KRAMER: Yes, yes. We shall all try a piece and tell you how delicious it is. (he takes pieces for himself and Jerry)
LLOYD: George?
GEORGE: I don't chew gum.
I'm more partial to Lotte's Green Gum myself.
How can you have Doublemint Twins in a one-child-per-family country????
GEORGE: Hey.
JERRY: I think I finally figured out what the flavor is in this gum. It's a little lo-mein-y.
ELAINE: What kind is that?
JERRY: It's Chinese gum, Lloyd Braun gave me.
KRAMER: All rright let's get some gum or something.
GEORGE: Pack of gum, okay here you go.
CLERK: What is this a hundred? I can't change a hundred.
GEORGE: Why not?
CLERK: You got to buy more than that.
KRAMER: Here, get a newspaper.
GEORGE: A newspaper.
CLERK: That's not enough.
KRAMER: A Clark Bar.
GEORGE: Clark Bar.
CLERK: Keep going.
GEORGE: There's 22 dollars here.
KRAMER: George, George, Get a Penthouse Forum.
GEORGE: I'm not getting a Penthouse Forum.
KRAMER: That will make great dinner party conversation. We'll read the letters at the dinner table.
GEORGE: Oh, that's nice.
KRAMER: Hey, did you ever read one of these?
GEORGE: It's not real. They're all made up.
KRAMER: Oh, it's real.
GEORGE: You know there is an unusual number of people in this country having sex with AMPUTEES! . . . Penthouse forum, newspaper, gum, Clark Bar.

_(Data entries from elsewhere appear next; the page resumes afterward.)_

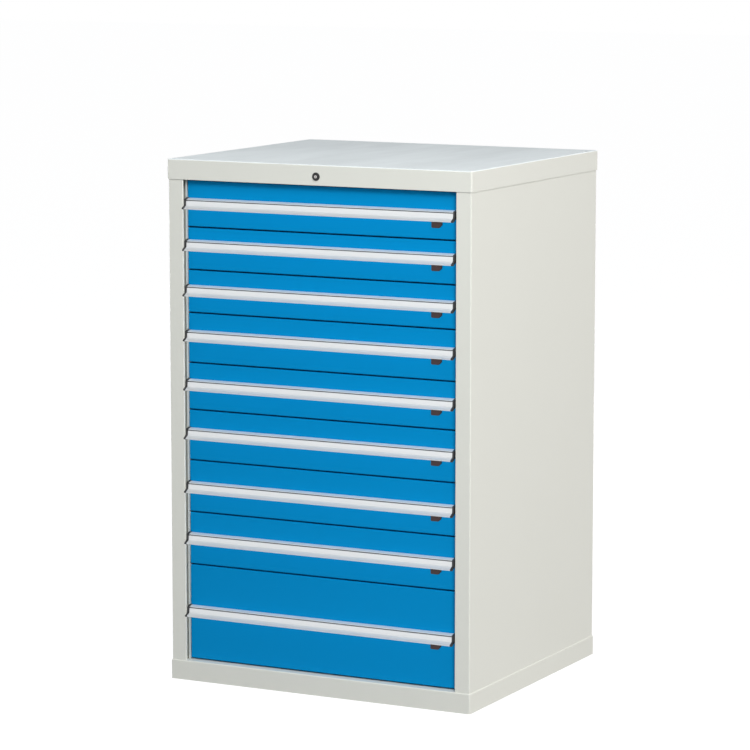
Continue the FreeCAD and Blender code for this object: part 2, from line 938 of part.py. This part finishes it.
drawers = zip(front_bands(), handle_middles())
for number, ((low, high), middle) in enumerate(drawers, start=1):
    runner = make_runner(low)
    right_carriage = make_carriage(low)
    save(
        f"drawer_{number}_box",
        make_front(low, high, middle),
        make_tray(low, high),
        runner,
        mirrored(runner),
        make_catch(low),
    )
    save(f"drawer_{number}_handle", make_handle(middle))
    save(f"drawer_{number}_end_caps", *make_caps(middle))
    save(f"drawer_{number}_latch", make_latch(middle))
    save(
        f"drawer_{number}_carriages",
        *right_carriage,
        *[mirrored(piece) for piece in right_carriage],
    )
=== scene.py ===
"""The looks of a steel tool cabinet with nine blue drawers, in metres.

X runs to the right as seen from the front, the front faces -Y, and Z is up from the floor.
"""

import json
import math

import bpy
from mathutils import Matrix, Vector


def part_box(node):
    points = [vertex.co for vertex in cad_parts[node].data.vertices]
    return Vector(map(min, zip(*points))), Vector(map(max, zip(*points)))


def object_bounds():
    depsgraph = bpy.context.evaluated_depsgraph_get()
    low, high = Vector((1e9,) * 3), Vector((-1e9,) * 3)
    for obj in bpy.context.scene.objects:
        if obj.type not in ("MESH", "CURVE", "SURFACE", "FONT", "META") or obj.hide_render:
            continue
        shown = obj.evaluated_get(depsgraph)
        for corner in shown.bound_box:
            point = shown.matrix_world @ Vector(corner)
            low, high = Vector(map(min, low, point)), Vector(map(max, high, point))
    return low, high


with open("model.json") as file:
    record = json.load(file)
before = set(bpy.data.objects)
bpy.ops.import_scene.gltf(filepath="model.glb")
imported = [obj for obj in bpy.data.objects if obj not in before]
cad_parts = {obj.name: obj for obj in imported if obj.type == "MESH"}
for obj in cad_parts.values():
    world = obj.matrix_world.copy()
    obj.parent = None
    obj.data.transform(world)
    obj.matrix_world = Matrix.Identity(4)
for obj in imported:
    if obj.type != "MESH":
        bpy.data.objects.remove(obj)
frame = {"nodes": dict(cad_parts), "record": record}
cad_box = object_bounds()


def linear(red, green, blue):
    """A linear colour from the 0 to 255 values that a screen shows."""
    channels = []
    for value in (red, green, blue):
        share = value / 255
        low = share <= 0.04045
        channels.append(share / 12.92 if low else ((share + 0.055) / 1.055) ** 2.4)
    return (*channels, 1.0)


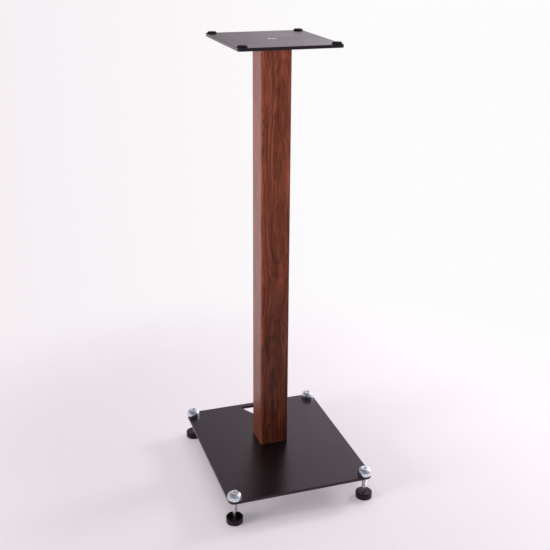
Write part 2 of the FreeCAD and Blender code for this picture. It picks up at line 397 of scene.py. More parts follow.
class Graph:
    """A shader tree that is written one node at a time."""

    def __init__(self, tree: bpy.types.NodeTree) -> None:
        """Takes a tree, and empties it."""
        self.tree = tree
        tree.nodes.clear()

    def node(self, kind: str, inputs: dict | None = None, **settings: object) -> bpy.types.Node:
        """Adds a node.

        Args:
            kind: The node's type without its usual prefix.
            inputs: Input name or index, and a socket to link or a value to set.
            settings: The node's own options.

        Returns:
            The node.
        """
        made = self.tree.nodes.new("ShaderNode" + kind)
        for option, choice in settings.items():
            setattr(made, option, choice)
        for name, value in (inputs or {}).items():
            self.feed(made.inputs[name], value)
        return made

    def feed(self, socket: Socket, value: Value) -> None:
        """Gives an input a link or a value.

        Args:
            socket: The input.
            value: A socket to link, or a value to set.
        """
        if isinstance(value, Socket):
            self.tree.links.new(value, socket)
        else:
            socket.default_value = value

    def math(self, operation: str, *values: Value) -> Socket:
        """Works out a number from one, two or three others."""
        return self.node("Math", dict(enumerate(values)), operation=operation).outputs[0]

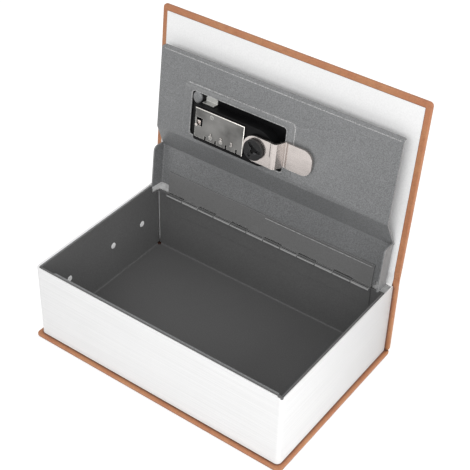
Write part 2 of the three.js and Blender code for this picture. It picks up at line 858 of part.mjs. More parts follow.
function codeSleeve() {
  const half = wheelWidth / 2 + sleeveProud;
  return cut(
    solid(rodX(sleeveRadius, -half, half, 0, 0)),
    rodX(axleRadius + axleGap, -half - cutOver, half + cutOver, 0, 0),
    block(wheelWidth / 2, half + cutOver, -gateWidth / 2, gateWidth / 2,
      axleRadius + axleGap + sleeveProud, sleeveRadius + cutOver),
  );
}

function addWheels() {
  wheelPlaces.forEach((x, i) => {
    const wheel = addPart(lid, `number_wheel_${i + 1}`, flutedWheel(), materials.dial);
    wheel.position.set(x, -wheelRowAlong, wheelAxisZ);
    const sleeve = addPart(lid, `code_sleeve_${i + 1}`, codeSleeve(), materials.spring);
    sleeve.position.set(x, -wheelRowAlong, wheelAxisZ);
  });
  const overrun = 2 * housingWall - lockGap;
  const axle = rodX(axleRadius, bayLeft - overrun, bayRight + overrun, -wheelRowAlong, wheelAxisZ);
  addPart(lid, 'wheel_axle', axle, materials.spring);
}

// Locking bar with a finger beside each sleeve, carried in the wheel bay
function addLockingBar() {
  const inner = wheelRowAlong + wheelRadius + barFingerGap;
  const outer = inner + barThickness;
  const half = barHeight / 2;
  let bar = solid(block(bayLeft + lockGap, bayRight - lockGap, -outer, -inner,
    wheelAxisZ - half, wheelAxisZ + half));
  for (const x of wheelPlaces) {
    const fingerX = x + wheelPitch / 2;
    bar = bar.add(solid(block(
      fingerX - barFinger / 2, fingerX + barFinger / 2,
      -inner - barThickness / 2, -wheelRowAlong - sleeveRadius - barFingerGap,
      wheelAxisZ - half / 2, wheelAxisZ + half / 2,
    )));
  }
  addPart(lid, 'locking_bar', bar, materials.zinc);
}

// Flat spring behind the wheels: its rounded tongues click into their flutes
function addWheelSpring() {
  const back = -bayNear - lockGap;
  const mid = back - springThickness / 2;
  const half = springWidth / 2;
  const radius = springBump;
  let spring = solid(block(bayLeft + lockGap, bayRight - lockGap, mid - springThickness / 2,
    mid + springThickness / 2, wheelAxisZ - half, wheelAxisZ + half));
  for (const x of wheelPlaces) {
    const bump = rodX(radius, x - wheelWidth / 3, x + wheelWidth / 3, mid, wheelAxisZ);
    const keep = block(bayLeft, bayRight, mid - 2 * radius, mid, wheelAxisZ - half, wheelAxisZ + half);
    spring = spring.add(solid(bump).intersect(solid(keep)));
  }
  addPart(lid, 'wheel_spring', spring, materials.spring);
}

function addChangeLever() {
  const x0 = housingLeft + leverFromEdge;
  const x1 = x0 + leverWidth;
  const y1 = -leverAlong;
  const slider = block(x0, x1, y1 - leverLength, y1, housingBack, housingBack + leverDepth);
  const nub = rodZ(leverNubRadius, backPlateUnder - leverNubHeight, housingBack + leverDepth / 2,
    (x0 + x1) / 2, y1 - leverLength / 2);
  addPart(lid, 'code_change_lever', join(slider, nub), materials.nickel);
}

// Cranked cam: its inner end sits on the spindle, the crank drops to the lid plate,
// and the round outer end swings under the ledge
function camOutline() {
  const shape = new THREE.Shape();
  const half = camWidth / 2;
  shape.absarc(0, 0, half, Math.PI / 2, 1.5 * Math.PI);
  shape.absarc(camReach - camEndRadius, -half + camEndRadius, camEndRadius, 1.5 * Math.PI, 2 * Math.PI);
  shape.absarc(camReach - camEndRadius, half - camEndRadius, camEndRadius, 0, Math.PI / 2);
  shape.closePath();
  return shape;
}

function addCam() {
  const mid = camInnerTop - camThickness / 2;
  const outerMid = camOuterTop - camThickness / 2;
  const crankStart = camInnerReach + camThickness / 2;
  const crankEnd = crankStart + camBendRun;
  const grooveEnd = crankEnd + camGrooveWidth;
  const crank = bentSheet([
    [-camWidth, mid],
    [crankStart - camRibWidth, mid],
    [crankStart - camRibWidth + camRibRun, mid - camRibHeight],
    [crankStart, mid - camRibHeight],
    [crankEnd, outerMid + camGrooveDepth],
    [grooveEnd, outerMid + camGrooveDepth],
    [grooveEnd + camGrooveRun, outerMid],
    [camReach + camWidth, outerMid],
  ], camThickness, camThickness / 4);
  const bent = solid(alongY(crank, -camWidth, camWidth));
  let cam = bent.intersect(solid(alongZ(camOutline(), capTop - cutOver, plateUnder, wideArcSteps)));
  cam = cut(cam, rodZ(spindleRadius + lockGap, capTop - cutOver, plateUnder, 0, 0));
  addPart(lid, 'cam_lever', cam, materials.nickel).position.set(-lockOffset, -lockAlong, 0);
}

function addSpindle() {
  const shaft = solid(rodZ(spindleRadius, spindleBottom + lockGap, knobUnder + knobBase / 2,
    -lockOffset, -lockAlong));
  const flatFace = block(
    -lockOffset - spindleRadius - cutOver, -lockOffset + spindleRadius + cutOver,
    -lockAlong + spindleFlat, -lockAlong + spindleRadius + cutOver,
    spindleBottom - cutOver, camInnerTop,
  );
  addPart(lid, 'spindle', cut(shaft, flatFace), materials.black);
}

// Black end cap over the cam, with a recessed hub, three driver arms and a socket
// for the spindle
function addEndCap() {
  let cap = solid(rodZ(capRadius, capTop - capThickness, capTop, 0, 0, 2 * roundSides));
  for (let i = 0; i < capSlots; i += 1) {
    const arm = block(0, capSlotReach, -capSlotWidth / 2, capSlotWidth / 2,
      capTop - capThickness - cutOver, capTop - capThickness + capRecess);
    arm.rotateZ(i * 2 * Math.PI / capSlots);
    cap = cut(cap, arm);
  }
  cap = cut(
    cap,
    rodZ(capHubRadius, capTop - capThickness - cutOver, capTop - capThickness + capRecess / 2, 0, 0),
    rodZ(spindleRadius + lockGap, spindleBottom, capTop + cutOver, 0, 0),
    rodZ(capSlotWidth / 2, capTop - capThickness - cutOver, capTop, 0, 0),
  );
  addPart(lid, 'cam_end_cap', cap, materials.black).position.set(-lockOffset, -lockAlong, 0);
}

function addKnob() {
  let knob = solid(rodZ(knobRadius, knobUnder, knobUnder + knobBase, 0, 0, 2 * roundSides));
  for (let i = 0; i < knobFlutes; i += 1) {
    const angle = i * 2 * Math.PI / knobFlutes;
    knob = cut(knob, rodZ(knobFluteRadius, knobUnder - cutOver, knobUnder + knobBase + cutOver,
      knobRadius * Math.cos(angle), knobRadius * Math.sin(angle), 2 * arcSteps));
  }
  const reach = knobRadius - 2 * knobFluteRadius;
  const grip = alongZ(
    roundedRect(-reach, reach, -knobGripWidth / 2, knobGripWidth / 2, knobGripWidth / 2.1),
    knobUnder,
    knobUnder + knobHeight,
  );
  knob = knob.add(solid(grip));
  knob = cut(knob, rodZ(spindleRadius + lockGap, knobUnder - cutOver, knobUnder + knobBase / 2 + lockGap,
    0, 0));
  addPart(lid, 'turn_knob', knob, materials.black).position.set(-lockOffset, -lockAlong, 0);
}

// Nickel clip between the housing and the edge of the cut-out
function addLockClip() {
  const mid = clipThickness / 2;
  const leg = -lockAlong - housingRadius - lockGap - mid;
  const top = plateTop - pressDepth - mid;
  const outline = bentSheet([
    [leg, top - clipLeg],
    [leg, top],
    [-cutoutFar + lockGap, top],
  ], clipThickness, clipThickness / 2);
  const x0 = housingLeft + clipFromLeft;
  const plan = roundedRect(x0, x0 + clipWidth, -cutoutFar + lockGap, leg + cutOver, clipCornerRadius);
  const clip = solid(alongX(outline, x0, x0 + clipWidth))
    .intersect(solid(alongZ(plan, top - 2 * clipLeg, top + clipLeg)));
  addPart(lid, 'lock_clip', clip, materials.nickel);
}

addBackBoard();
addSpine();
addCrease();
addFrontCover();
addPageBlock();
addSteelBox();
addLedge();
addPianoHinge();
addLidPlate();
addLockHousing();
addBezel();
addBackPlate();
addWheels();
addLockingBar();
addWheelSpring();
addChangeLever();
addCam();
addSpindle();
addEndCap();
addKnob();
addLockClip();

export default book;
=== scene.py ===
# %% [markdown]
# A book safe looks like an old hardcover and hides a folded steel box. The safe lies on its
# back cover with the front cover and the steel lid standing open. The measured model already
# holds every piece at its true size, so this script loads it and gives each piece the edges,
# folds and finish of the real one. Lengths are in metres, except where a comment says
# millimetres.

import json
import math

import bmesh
import bpy
from mathutils import Matrix, Vector


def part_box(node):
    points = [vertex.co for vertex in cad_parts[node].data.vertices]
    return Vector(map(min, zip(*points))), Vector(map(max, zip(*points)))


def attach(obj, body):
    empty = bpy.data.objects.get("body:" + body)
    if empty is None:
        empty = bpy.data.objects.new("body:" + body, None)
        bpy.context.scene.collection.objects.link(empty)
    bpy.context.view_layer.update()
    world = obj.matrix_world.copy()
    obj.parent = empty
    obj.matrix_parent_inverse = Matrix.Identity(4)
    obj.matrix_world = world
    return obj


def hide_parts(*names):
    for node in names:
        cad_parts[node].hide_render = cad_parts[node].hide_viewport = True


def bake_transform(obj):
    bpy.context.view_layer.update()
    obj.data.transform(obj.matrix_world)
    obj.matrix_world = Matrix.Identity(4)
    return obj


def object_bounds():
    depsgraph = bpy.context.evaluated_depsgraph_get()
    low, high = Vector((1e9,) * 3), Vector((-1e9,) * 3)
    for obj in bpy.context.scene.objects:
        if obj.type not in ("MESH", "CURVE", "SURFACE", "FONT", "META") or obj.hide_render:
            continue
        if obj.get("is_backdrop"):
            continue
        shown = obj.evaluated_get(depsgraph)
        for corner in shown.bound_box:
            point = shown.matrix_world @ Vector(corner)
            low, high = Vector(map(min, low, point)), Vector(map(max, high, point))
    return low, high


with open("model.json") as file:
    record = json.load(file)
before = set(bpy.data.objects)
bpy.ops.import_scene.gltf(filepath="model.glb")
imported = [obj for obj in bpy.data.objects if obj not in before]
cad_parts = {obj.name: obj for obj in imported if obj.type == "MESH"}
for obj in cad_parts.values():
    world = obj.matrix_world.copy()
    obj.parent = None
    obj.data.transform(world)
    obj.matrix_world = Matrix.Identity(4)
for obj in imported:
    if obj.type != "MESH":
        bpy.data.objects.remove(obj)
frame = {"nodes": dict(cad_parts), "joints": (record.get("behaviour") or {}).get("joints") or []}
cad_low, cad_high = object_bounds()
scene = bpy.context.scene
MM = 0.001

# %% [markdown]
# The camera stands where the photograph was taken. Its place, its direction and its focal
# length were fitted to the edges of the box and of the payment cards that lie in it in the
# photograph, whose size is known. The rows of the matrix are the camera's right, its up and
# its backward direction. The sensor is 36 mm wide, so a focal length in pixels turns into one
# in millimetres by that width over the picture's.

# %% Place the camera
IMAGE_WIDTH_PX = 470
FOCAL_PX = 1173.5
EYE = Vector((0.37858, -0.52427, 0.61293))
FORWARD = Vector((-0.44866, 0.64300, -0.62069)).normalized()
RIGHT_HINT = Vector((0.80806, 0.58854, 0.02559))
SENSOR_MM = 36.0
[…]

I could never figure out why the liquor guy couldn't change a hundred for a $20.00 purchase, but the news guy can change a hundred for a $5.00 purchase. But then, I couldn't figure out why they had to take another number to return a cinnamon bobka with a hair on it.
??? Say again...
You are complaining that a company builds plants in a market to capture share of that market (much like Toyota has done here in the U.S.). Do you have a better way?
The raw material comes from China, the workers come from and spend their salaries in China... Very good for "Chicago-based" Wigley... But actually how does any of this economic activity benefit the US economy - aside from the lobbyist and politicians in Washington?
Wrigley pays corporate income tax on its world-wide income.